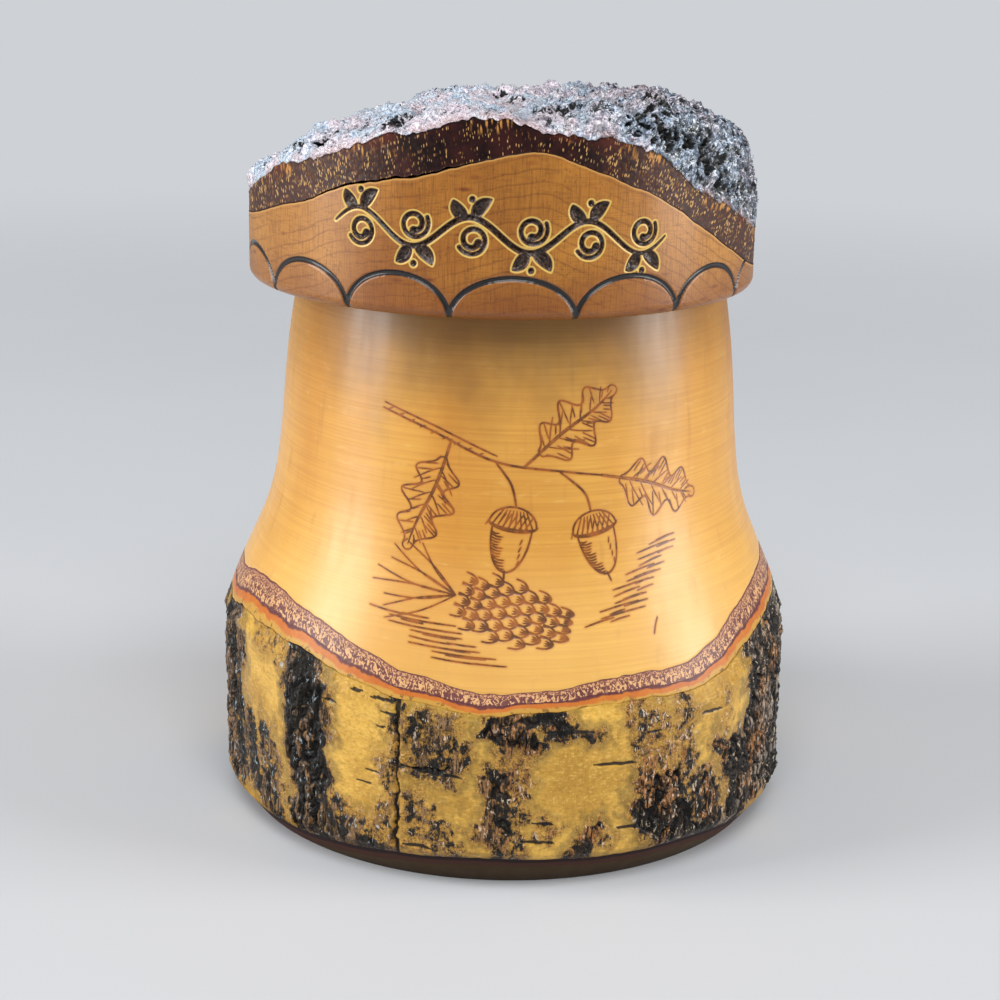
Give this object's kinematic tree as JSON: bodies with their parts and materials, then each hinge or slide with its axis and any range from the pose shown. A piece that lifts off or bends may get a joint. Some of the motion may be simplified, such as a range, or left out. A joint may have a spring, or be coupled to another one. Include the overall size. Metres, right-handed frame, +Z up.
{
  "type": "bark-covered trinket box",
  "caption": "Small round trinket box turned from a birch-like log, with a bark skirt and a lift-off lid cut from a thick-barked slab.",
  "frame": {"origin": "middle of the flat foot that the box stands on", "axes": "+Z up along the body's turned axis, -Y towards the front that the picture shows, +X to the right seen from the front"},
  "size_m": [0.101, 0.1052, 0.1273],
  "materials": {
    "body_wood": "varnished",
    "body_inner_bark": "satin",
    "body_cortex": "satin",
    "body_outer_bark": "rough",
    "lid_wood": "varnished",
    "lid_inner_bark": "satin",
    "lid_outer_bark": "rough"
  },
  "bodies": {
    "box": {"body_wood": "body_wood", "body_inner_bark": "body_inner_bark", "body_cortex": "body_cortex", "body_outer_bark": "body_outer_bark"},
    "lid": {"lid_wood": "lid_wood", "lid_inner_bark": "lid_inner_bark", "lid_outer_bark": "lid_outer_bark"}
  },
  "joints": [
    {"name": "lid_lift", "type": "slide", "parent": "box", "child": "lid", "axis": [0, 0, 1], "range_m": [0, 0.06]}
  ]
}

++++++

_Goal of the exercise_
Each line of the listing should be echoed back exactly.

_Finished answer_
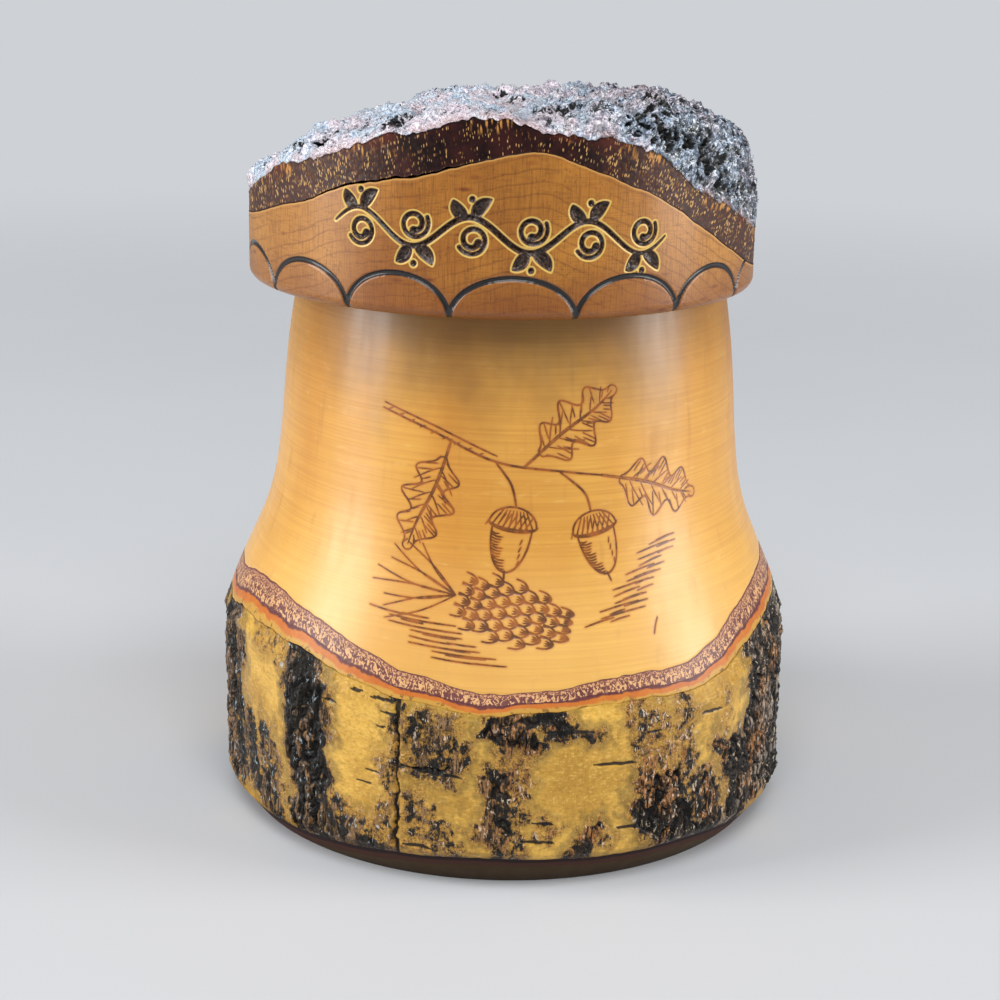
Give this object's kinematic tree as JSON: bodies with their parts and materials, then each hinge or slide with its axis and any range from the pose shown. A piece that lifts off or bends may get a joint. Some of the motion may be simplified, such as a range, or left out. A joint may have a spring, or be coupled to another one. Include the overall size. Metres, right-handed frame, +Z up.
{
  "type": "bark-covered trinket box",
  "caption": "Small round trinket box turned from a birch-like log, with a bark skirt and a lift-off lid cut from a thick-barked slab.",
  "frame": {"origin": "middle of the flat foot that the box stands on", "axes": "+Z up along the body's turned axis, -Y towards the front that the picture shows, +X to the right seen from the front"},
  "size_m": [0.101, 0.1052, 0.1273],
  "materials": {
    "body_wood": "varnished",
    "body_inner_bark": "satin",
    "body_cortex": "satin",
    "body_outer_bark": "rough",
    "lid_wood": "varnished",
    "lid_inner_bark": "satin",
    "lid_outer_bark": "rough"
  },
  "bodies": {
    "box": {"body_wood": "body_wood", "body_inner_bark": "body_inner_bark", "body_cortex": "body_cortex", "body_outer_bark": "body_outer_bark"},
    "lid": {"lid_wood": "lid_wood", "lid_inner_bark": "lid_inner_bark", "lid_outer_bark": "lid_outer_bark"}
  },
  "joints": [
    {"name": "lid_lift", "type": "slide", "parent": "box", "child": "lid", "axis": [0, 0, 1], "range_m": [0, 0.06]}
  ]
}